Les cuento este capítulo en mi vida porque la única manera de poner mis emociones en calma ha sido por medio de la escritura. Sí, primero en diarios infantiles, en cuadernos Scribe, en libretas de hojas de colores donde descargaba todo lo que me ocurría, me enojaba, me hacía reír o llorar.

Esta sensación de desahogo no ha cambiado. Hace algunos años tuve el privilegio de coincidir con el escritor Eusebio Ruvalcaba. Al hablar de la avalancha que nos provoca a muchos escribir, como una manera apagar los fuegos que nos tateman el alma, me dijo:“si así te liberas, ¡no te atrevas a soltar la pluma!”

Ese día en los estantes de su casa buscaba algunos títulos de sus libros.
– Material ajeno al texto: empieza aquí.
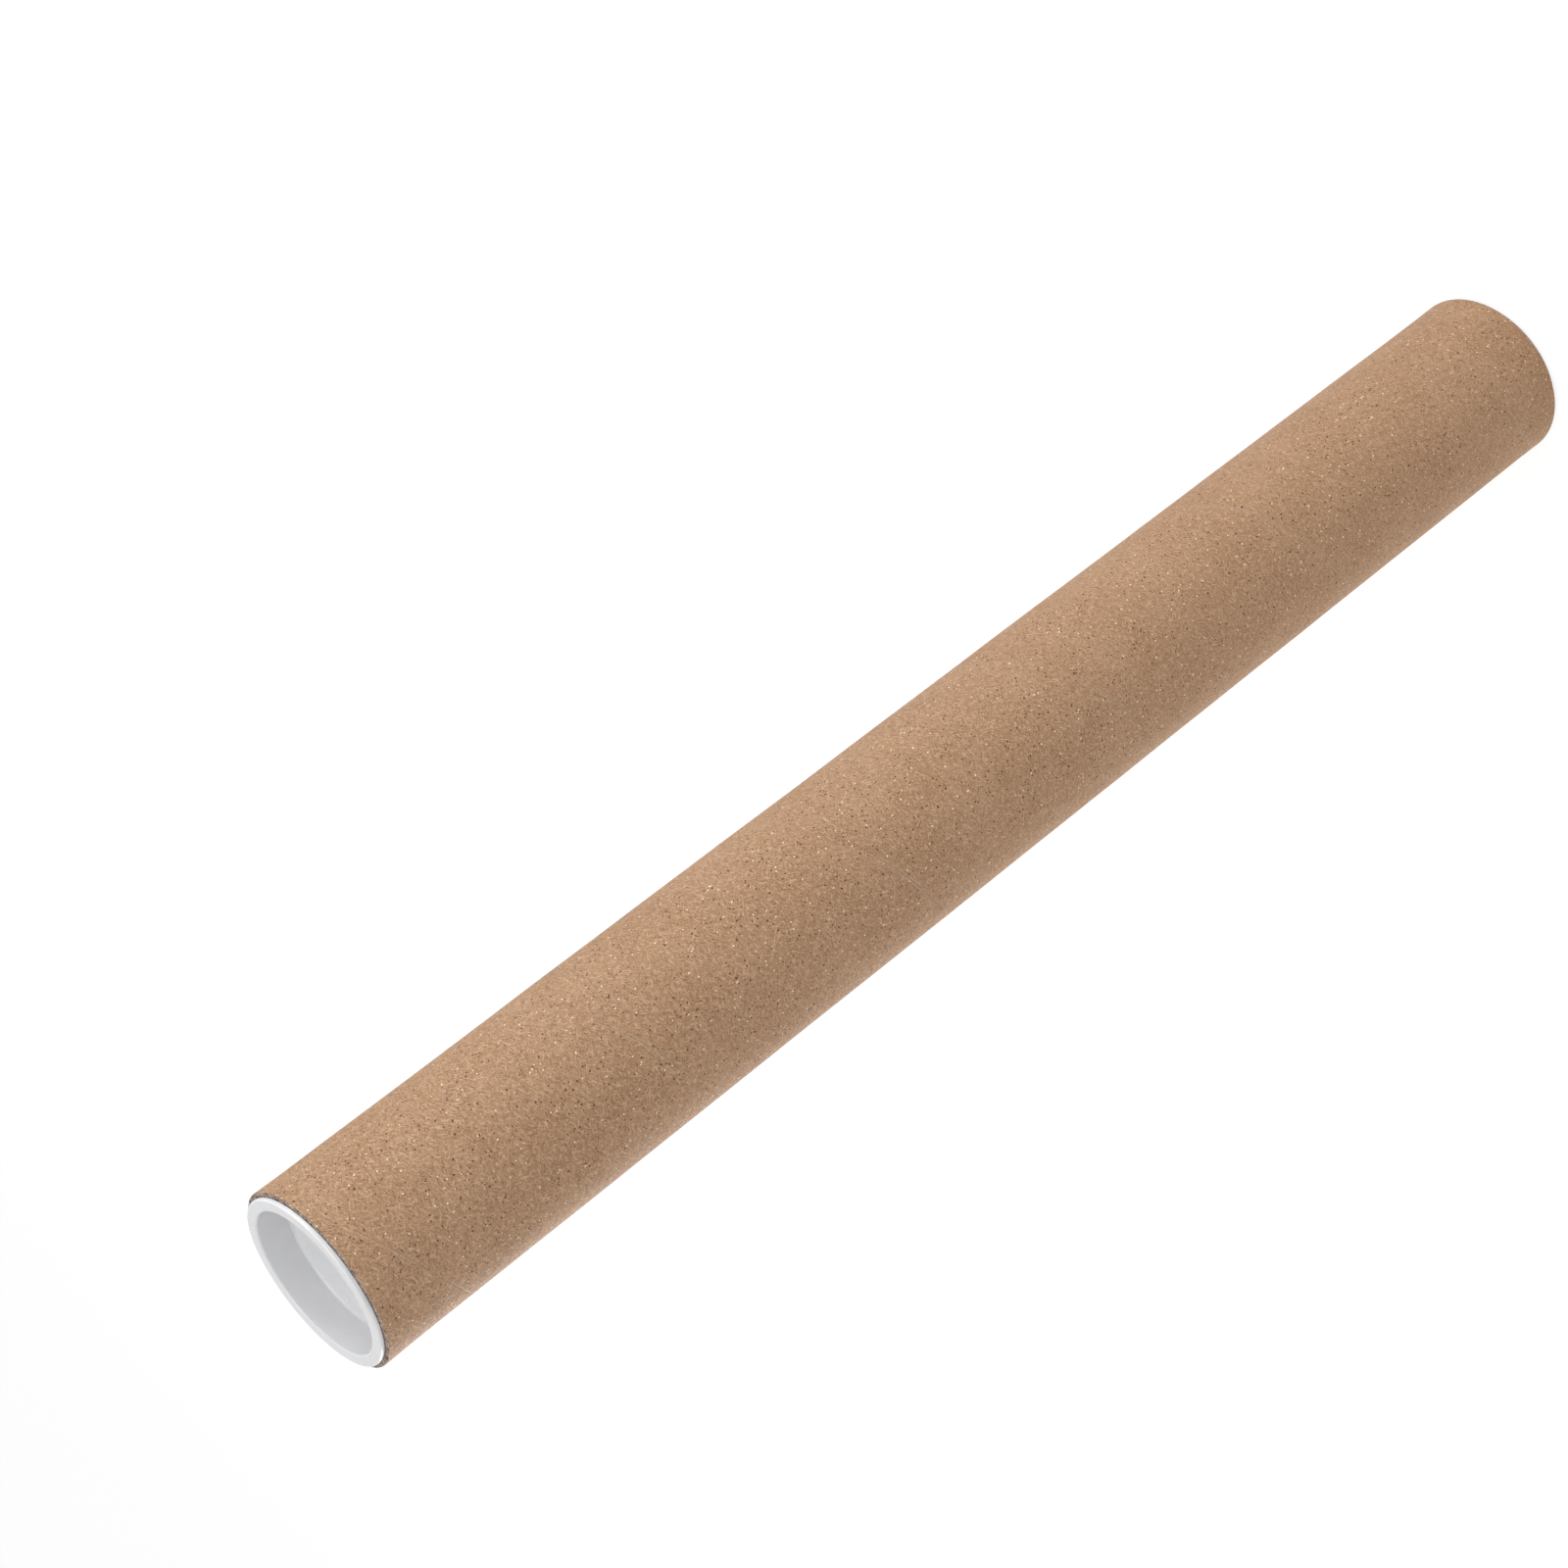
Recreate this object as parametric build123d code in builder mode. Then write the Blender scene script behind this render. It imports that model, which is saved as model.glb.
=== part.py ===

Al darse cuenta, expresó: “no vas a encontrar ningún libro mío, porque además de que me parece un acto de soberbia tenerlos conmigo, todo lo que tenía que decir por medio de la escritura ya lo traigo tatuado en el alma”. Y agregó: “si ya fuiste capaz de sacar todo por medio de la palabra, suéltalo, deja que otros sepan lo que has sentido, bajo su propia responsabilidad”.

Eusebio Ruvalcaba. Foto de Miguel Ángel Manrique.
Eusebio Ruvalcaba. Foto de Miguel Ángel Manrique.

No he llevado al pie de la letra sus consejos, pero el que trato de seguir a pesar de todo es el no dejar de escribir.

Hoy después de un tiempo largo de no hacerlo, retomo la escritura contándoles de Amado Cerón, mi abuelo, recordando los días en me llevaba cargada en sus hombros al mercado rodante a comprarme cuanta cosa yo pidiera. Ahora también está presente el gran Eusebio, quien en muchas de nuestras largas pláticas con varios caballitos de tequila de por medio, me decía: “nadie tiene derecho a callar la voz que trazas cada vez que escribes”.

Hoy más que nunca sé que escribir me ha liberado de los ciclones con los que me ha puesto a luchar la vida. Y, ¿saben algo? Lo celebro.